We can see that WITH Rooms
, we explained 53.2% of the variation in home Price
.
We can see that WITHOUT Rooms
, we explained 52.9% of the variation in home Price
.
So Rooms
doesn’t add a lot to the explanatory power of the model.
## # A tibble: 1 × 12
## r.squared adj.r.squared sigma statistic p.value df logLik AIC BIC
## <dbl> <dbl> <dbl> <dbl> <dbl> <dbl> <dbl> <dbl> <dbl>
## 1 0.532 0.531 67388. 491. 1.58e-282 4 -21662. 43335. 43368.
## # ℹ 3 more variables: deviance <dbl>, df.residual <int>, nobs <int>
## # A tibble: 1 × 12
## r.squared adj.r.squared sigma statistic p.value df logLik AIC BIC
## <dbl> <dbl> <dbl> <dbl> <dbl> <dbl> <dbl> <dbl> <dbl>
## 1 0.530 0.529 67552. 648. 6.15e-282 3 -21666. 43343. 43370.
## # ℹ 3 more variables: deviance <dbl>, df.residual <int>, nobs <int>
Fun Fact: Adding an explanatory variable \(X\) to the model will always increase R-squared or keep it the same.

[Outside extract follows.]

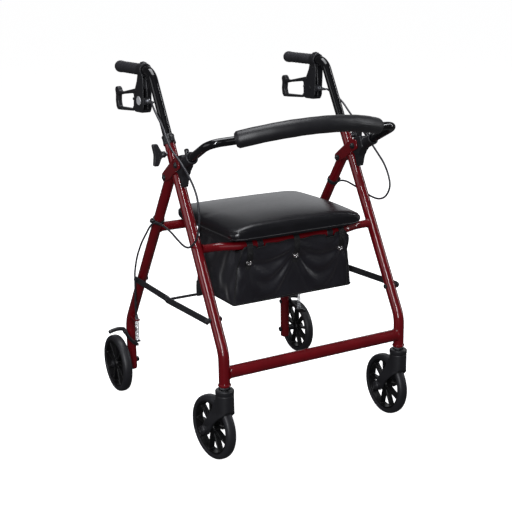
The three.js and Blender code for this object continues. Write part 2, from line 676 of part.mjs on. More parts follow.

In general, we’d like the most simple model (with the fewest \(X\) variables) that does a good job for our goals. If R-squared never goes down when you add an explanatory variable, we need a different tool to help us decide whether to add a variable.
Remember that \[R^2 = 1 - \frac{SSE}{SSTO} = \%\hbox{ of variation in Y explained by model}\]
Adjusted R-Squared is a slightly adjusted version of R-squared that takes into account the number of \(X\) variables in the model, denoted as \(k\). It is calculated as
\[R^2_{adj} = 1 - \frac{SSE/(n-k-1)}{SSTO/(n-1)}\]
It does NOT have the interpretation of “% of variation explained…” but it can be used to help us decide whether a variable is redundant or whether we should keep it in the model. The adjusted R-squared for these two models are 0.531 (with Rooms) and 0.529 (without Rooms). This is a judgment call that you as the data analyst makes and this is one tool to help you make the decision. See the next section for more tools to help you decide.